If organisations want to reduce the security risk associated with employee access to porn it is essential to be able to identify those images and videos that contain pornographic material. However, given the incidence of pornographic material within the business, organisations also need a way of managing this problem without requiring face to face employee confrontation or expensive HR reviews.
And this is key: organisations do not want to lose good, productive employees as a result of their misuse of the corporate network. Instead, they are looking for a solution that reduces the prevalence of porn and reinforces the acceptable usage policy without the need for reviews, punishments or fines.
Automated Solution
This non-confrontational approach can be achieved by using an email monitoring tool that will not only monitor activity but can also be set to automatically respond to the activity in a variety of ways. These range from simply blocking the image to automatically informing both sender and recipient(s) that the acceptable usage policy has been breached, with the email including the relevant policy clause.
With this approach, organisations have no need to mention porn or even inappropriate material within the email warning – the users will know what was contained in the image. By demonstrating an awareness of the activity and a willingness to take action, the organisation will rapidly see a reduction in the abuse of the network in this way as employees change behaviour.

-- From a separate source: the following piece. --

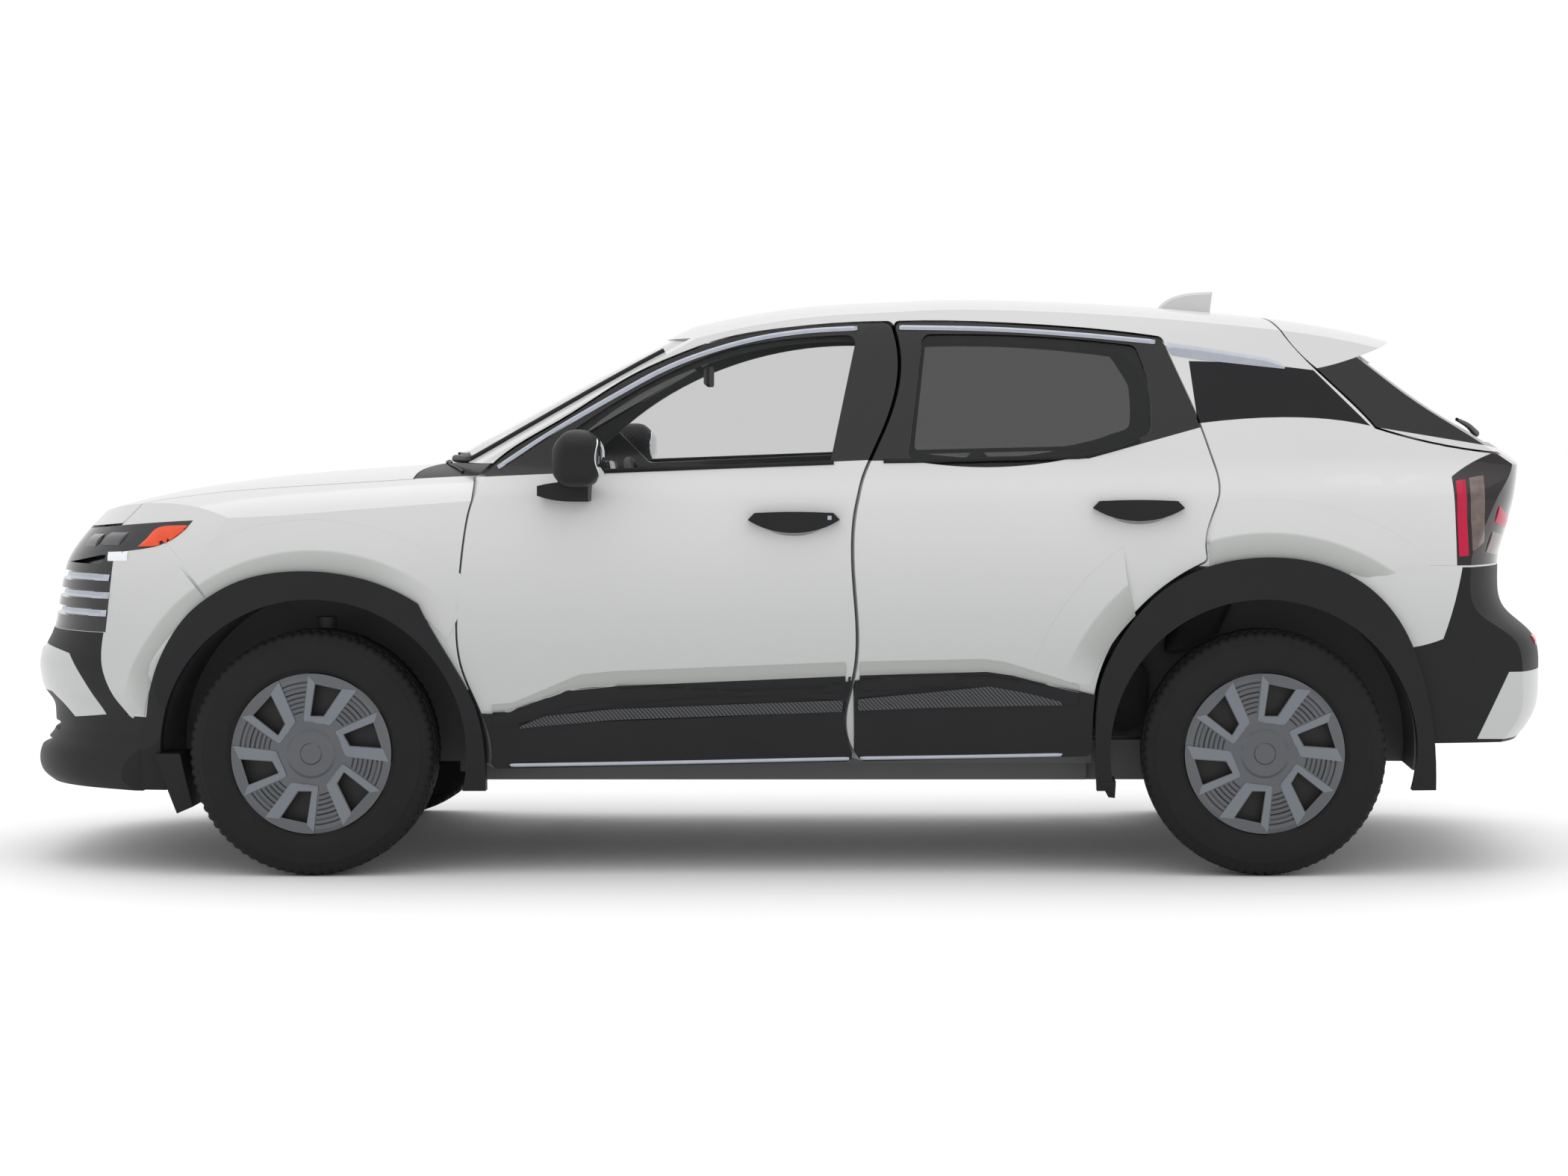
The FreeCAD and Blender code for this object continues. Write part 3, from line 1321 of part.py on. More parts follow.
# Rear twist beam with trailing arms, springs and stub axles
beam_radius = 38.0
trailing_width = 50.0
spring_radius = 50.0
beam_back_share = 0.42
beam_height_share = 0.86
beam_reach_share = 0.95
trailing_low_share = 0.72
trailing_high_share = 1.05
disc_in_share = 0.27
disc_out_share = 0.31
beam_x = rear_axle_x - tyre_radius * beam_back_share
beam_z = tyre_radius * beam_height_share
beam_half = half_track - tyre_width * beam_reach_share
trailing_outer = beam_half + trailing_width
stub_end = half_track + rim_width * disc_in_share - spin_gap
spring_y = -heel_half + spring_radius
beam = Part.makeCylinder(beam_radius, beam_half * 2, vec(beam_x, -beam_half, beam_z), across)
trailing = box((floor_end + seat_gap, -trailing_outer, tyre_radius * trailing_low_share),
               (rear_axle_x + hub_radius, -beam_half, tyre_radius * trailing_high_share))
rear_stub = Part.makeCylinder(hub_radius, stub_end - beam_half - trailing_width / 2,
                              vec(rear_axle_x, -stub_end, tyre_radius), across)
spring = Part.makeCylinder(spring_radius, boot_level - beam_z - seat_gap,
                           vec(beam_x, spring_y, beam_z), upward)
rear_spigot = Part.makeCylinder(spigot_radius, spigot_length,
                                vec(rear_axle_x, -stub_end - spigot_length, tyre_radius), across)
rear_left = trailing.fuse([rear_stub, spring, rear_spigot])
rear_axle = beam.fuse([rear_left, mirrored(rear_left)])

# Exhaust: a pipe along the floor, up behind the heel board and over the beam to a silencer
pipe_radius = 24.0
silencer_radius = 74.0
silencer_width = 430.0
pipe_side_share = 0.17
silencer_share = 1.55
pipe_y = half_width * pipe_side_share
pipe_low = sill_height - pipe_radius - seat_gap
silencer_z = boot_level - silencer_radius - seat_gap
silencer_x = along(silencer_share)
pipe_turn_x = heel_x + pipe_radius + panel_gap * 2
pipe_start = vec(floor_start, pipe_y, pipe_low)
pipe_low_turn = vec(pipe_turn_x, pipe_y, pipe_low)
pipe_high_turn = vec(pipe_turn_x, pipe_y, silencer_z)
pipe_run = Part.makeCylinder(pipe_radius, pipe_turn_x - floor_start, pipe_start, forward)
pipe_rise = Part.makeCylinder(pipe_radius, silencer_z - pipe_low, pipe_low_turn, upward)
pipe_back = Part.makeCylinder(pipe_radius, silencer_x - pipe_turn_x, pipe_high_turn, forward)
pipe_bends = [Part.makeSphere(pipe_radius, pipe_low_turn), Part.makeSphere(pipe_radius, pipe_high_turn)]
silencer = cylinder(silencer_radius, silencer_width, silencer_x, -silencer_width / 2, silencer_z)
exhaust = silencer.fuse([pipe_run, pipe_rise, pipe_back] + pipe_bends)

# Front knuckle with hub, brake disc and strut
brake_radius = 140.0
brake_thickness = 22.0
strut_radius = 28.0
knuckle_inner_share = 0.75
strut_side_share = 0.85
strut_height_share = 1.12
strut_low_share = 0.95
bracket_low_share = 0.80
bracket_high_share = 1.2
brake_side_share = 0.80
knuckle_inner = half_track - tyre_width * knuckle_inner_share
hub_part = Part.makeCylinder(hub_radius, stub_end - knuckle_inner,
                             vec(front_axle_x, -stub_end, tyre_radius), across)
brake_disc = cylinder(brake_radius, brake_thickness, front_axle_x,
                      -half_track - brake_thickness * brake_side_share, tyre_radius)
brake_disc = brake_disc.cut(box((front_axle_x - brake_radius, -half_width, 0),
                                (front_axle_x + brake_radius, 0, eye_low + eye_height * eye_rise_share)))
strut_y = -half_track + tyre_width * strut_side_share
strut = Part.makeCylinder(strut_radius, tyre_radius * strut_height_share,
                          vec(front_axle_x, strut_y, tyre_radius * strut_low_share), upward)
bracket = box((front_axle_x - strut_radius, -knuckle_inner - brake_thickness,
               tyre_radius * bracket_low_share),
              (front_axle_x + strut_radius, strut_y, tyre_radius * bracket_high_share))
front_spigot = Part.makeCylinder(spigot_radius, spigot_length,
                                 vec(front_axle_x, -stub_end - spigot_length, tyre_radius), across)
king_pin = Part.makeCylinder(king_pin_radius, tyre_radius - eye_low, eye_place, upward)
knuckle = hub_part.fuse([brake_disc, strut, bracket, front_spigot, king_pin])
print("cabin and chassis", flush=True)


# Wheels, drawn about the Y axis with the outer face toward negative Y
def turned(points):
    """Body of revolution from pairs of radius and distance outward."""
    corners = [vec(radius, -out, 0) for radius, out in points]
    wire = Part.makePolygon(corners + [corners[0]])
    return Part.Face(wire).revolve(zero, across, 360)


bead_half = rim_width / 2
tyre_half = tyre_width / 2
sidewall = tyre_radius - rim_radius
bead_share = 0.13
bulge_share = 0.48
tread_share = 0.80
bead_top = rim_radius + sidewall * bead_share
bulge_at = rim_radius + sidewall * bulge_share
tyre = turned([
    (rim_radius, -bead_half), (bead_top, -bead_half), (bulge_at, -tyre_half),
    (tyre_radius, -tyre_half * tread_share), (tyre_radius, tyre_half * tread_share),
    (bulge_at, tyre_half), (bead_top, bead_half), (rim_radius, bead_half),
])
flange_in = bead_half + seat_gap
flange_out = flange_in + rim_flange_thickness
rim_out = rim_radius - seat_gap
rim_in = rim_out - rim_wall
disc_out = rim_width * disc_out_share
disc_in = rim_width * disc_in_share
bore_radius = spigot_radius + running_gap
rim = turned([
    (rim_flange_radius, -flange_out), (rim_flange_radius, -flange_in), (rim_out, -flange_in),
    (rim_out, flange_in), (rim_flange_radius, flange_in), (rim_flange_radius, flange_out),
    (rim_in, flange_out), (rim_in, disc_out), (bore_radius, disc_out), (bore_radius, disc_in),
    (rim_in, disc_in), (rim_in, -flange_out),
])

# Wheel cover: a shallow dish with fine ribs, six raised spoke frames and their windows
cover_edge_share = 0.95
rib_start_share = 0.57
rib_pitch_share = 0.035
rib_width_share = 0.016
rib_count = 8
dome_foot_share = 1.12
cap_foot_share = 1.10
spoke_count = 6
cover_in = flange_out + seat_gap
cover_face = cover_in + cover_thickness
cover_dome = cover_face + cover_thickness
cover_cap = cover_dome + cover_band_rise
cover_points = [(0, cover_in), (0, cover_cap), (cover_cap_radius, cover_cap),
                (cover_cap_radius * cap_foot_share, cover_dome), (cover_dome_radius, cover_dome),
                (cover_dome_radius * dome_foot_share, cover_face)]
for number in range(rib_count):
    low = cover_radius * (rib_start_share + rib_pitch_share * number)
    high = low + cover_radius * rib_width_share
    rib_top = cover_face + cover_rib_rise
    cover_points += [(low, cover_face), (low, rib_top), (high, rib_top), (high, cover_face)]
cover_points += [(cover_radius * cover_edge_share, cover_face), (cover_radius, cover_face - cover_rib_rise),
                 (cover_radius, cover_in)]
cover = turned(cover_points)
band_out = cover_face + cover_band_rise
cover_disc = cylinder(cover_radius, band_out - cover_in, 0, -band_out, 0)
for number in range(spoke_count):
    turn_angle = -cover_phase_angle - 360 * number / spoke_count
    band = polygon([vec(cover_radius * first, -band_out, cover_radius * second)
                    for first, second in cover_band_shares], across * (band_out - cover_in))
    window = polygon([vec(cover_radius * first, -cover_dome, cover_radius * second)
                      for first, second in cover_window_shares], across * tyre_width)
    band.rotate(zero, across, turn_angle)
    window.rotate(zero, across, turn_angle)
    cover = cover.fuse(band.common(cover_disc)).cut(window)


def wheel_pieces(name, axle_x, way):
    for label, piece in (("tyre", tyre), ("rim", rim), ("wheel_cover", cover)):
        turned_piece = piece if way < 0 else mirrored(piece)
        save(label + "_" + name, turned_piece.translated(vec(axle_x, way * half_track, tyre_radius)))


wheel_pieces("front_left", front_axle_x, -1)
wheel_pieces("front_right", front_axle_x, 1)
wheel_pieces("rear_left", rear_axle_x, -1)
wheel_pieces("rear_right", rear_axle_x, 1)
single_pieces = {
    "body_frame": body_frame, "door_rings": door_rings, "body_sides": body_sides,
    "roof_panel": roof_panel, "roof_fin": roof_fin, "windscreen": windscreen,
    "quarter_trims": quarter_trims, "tail_lamps": tail_lamps, "cowl": cowl,
    "front_fenders": front_fenders, "headlamps": headlamps, "front_bumper": front_bumper,
    "front_bumper_lower": front_bumper_lower, "front_bumper_chin": front_bumper_chin,
    "grille": grille, "rear_bumper": rear_bumper, "rear_bumper_lower": rear_bumper_lower,
    "rear_bumper_accent": rear_bumper_accent, "front_arch_claddings": both(front_arch),
    "rear_arch_claddings": both(rear_arch), "front_seats": front_seats, "rear_seat": rear_seat,
    "dashboard": dashboard, "engine_block": engine_block, "exhaust": exhaust,
    "front_suspension": front_suspension, "rear_axle": rear_axle,
    "steering_wheel": steering_wheel, "front_knuckle_left": knuckle,
    "front_knuckle_right": mirrored(knuckle), "bonnet": bonnet, "tailgate": tailgate,
    "rear_window": rear_window, "roof_spoiler": roof_spoiler,
}
for name, shape in single_pieces.items():
    save(name, shape)
door_pieces = {
    "front_door": front_door, "front_door_window": front_pane, "front_door_trim": front_door_trim,
    "rear_door": rear_door, "rear_door_window": rear_pane, "rear_door_trim": rear_door_trim,
}
for name, shape in door_pieces.items():
    save(name + "_left", shape)
    save(name + "_right", mirrored(shape))
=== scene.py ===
import math

import bmesh
import bpy
from mathutils import Matrix, Vector
from mathutils.bvhtree import BVHTree


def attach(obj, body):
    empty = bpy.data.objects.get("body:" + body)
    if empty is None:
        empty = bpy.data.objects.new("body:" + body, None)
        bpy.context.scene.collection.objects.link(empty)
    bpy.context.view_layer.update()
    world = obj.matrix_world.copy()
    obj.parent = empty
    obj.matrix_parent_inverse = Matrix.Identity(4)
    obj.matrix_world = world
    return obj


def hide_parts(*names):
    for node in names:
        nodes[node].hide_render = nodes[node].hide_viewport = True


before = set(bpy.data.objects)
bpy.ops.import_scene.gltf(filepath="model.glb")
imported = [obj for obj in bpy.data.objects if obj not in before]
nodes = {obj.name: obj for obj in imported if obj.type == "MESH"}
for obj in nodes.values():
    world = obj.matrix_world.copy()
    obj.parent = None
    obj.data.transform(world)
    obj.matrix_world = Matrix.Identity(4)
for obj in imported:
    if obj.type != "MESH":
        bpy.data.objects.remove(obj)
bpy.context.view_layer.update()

# Sizes in metres, in the row frame: X from nose to tail, Y to the passenger's side, Z up
FRONT_AXLE = -1.293
REAR_AXLE = 1.364
HALF_TRACK = 0.790
TYRE_RADIUS = 0.343
TYRE_WIDTH = 0.215
SIDES = {"left": -1, "right": 1}
SIDE_REACH, END_REACH = 1.6, 3.0                    # where rays toward the skin start


def linked(name, data):
    """A new object in the scene that shows the data."""
    obj = bpy.data.objects.new(name, data)
    bpy.context.scene.collection.objects.link(obj)
    return obj


def smooth(mesh):
    """Shades every face of a mesh smooth."""
    for poly in mesh.polygons:
        poly.use_smooth = True


# ---------------------------------------------------------------- materials

GRAIN_DEPTH = 0.0006
MOTTLE_SHARE = 0.93                                 # darker share of a colour in its mottle
COAT_ROUGHNESS, IOR = 0.03, 1.5
CLOUD_DETAIL, GRAIN_DETAIL = 4.0, 2.0
MIX_FACTOR, MIX_FIRST, MIX_SECOND, MIX_RESULT = 0, 6, 7, 2     # sockets of a colour mix


def add_node(tree, kind, values=None, **settings):
    """A shader node with its settings, and the values of some of its inputs."""
    made = tree.nodes.new("ShaderNode" + kind)
    for key, value in settings.items():
        setattr(made, key, value)
    for key, value in (values or {}).items():
        made.inputs[key].default_value = value
    return made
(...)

Critically, there is no need for uncomfortable discussions or punitive activity. The business has the information required to take the steps it deems appropriate to address this behaviour and, with real-time monitoring in place, can demonstrate it has taken all reasonable steps to create a harmonious workplace and safeguard employees.
Conclusion
The merging of the home/office world is complete. From personal emails to social networking and downloading porn, individuals will continue to exploit the corporate network for personal use if they can. And the problem can only get worse if left unaddressed.
Few organisations would expect to ban porn. Instead, they can leverage technology to ensure that employees recognise the difference between appropriate and inappropriate behaviour in the workplace; and gently enforce the acceptable usage policy to mitigate the business risks associated with the existence of pornographic material on the network. Critically, it is about leveraging a dispassionate technology solution to achieve a non-confrontational approach to imposing control over the corporate environment.
By automating the identification of material and notification of the relevant employees, organisations can take control of this serious security issue. With the right tools in place, organisations can meet the duty of care to employees by taking every possible step to minimise unwanted exposure to this material either through malicious intent or humour, drive down the volume of activity on the corporate network and, critically, safeguard brand value.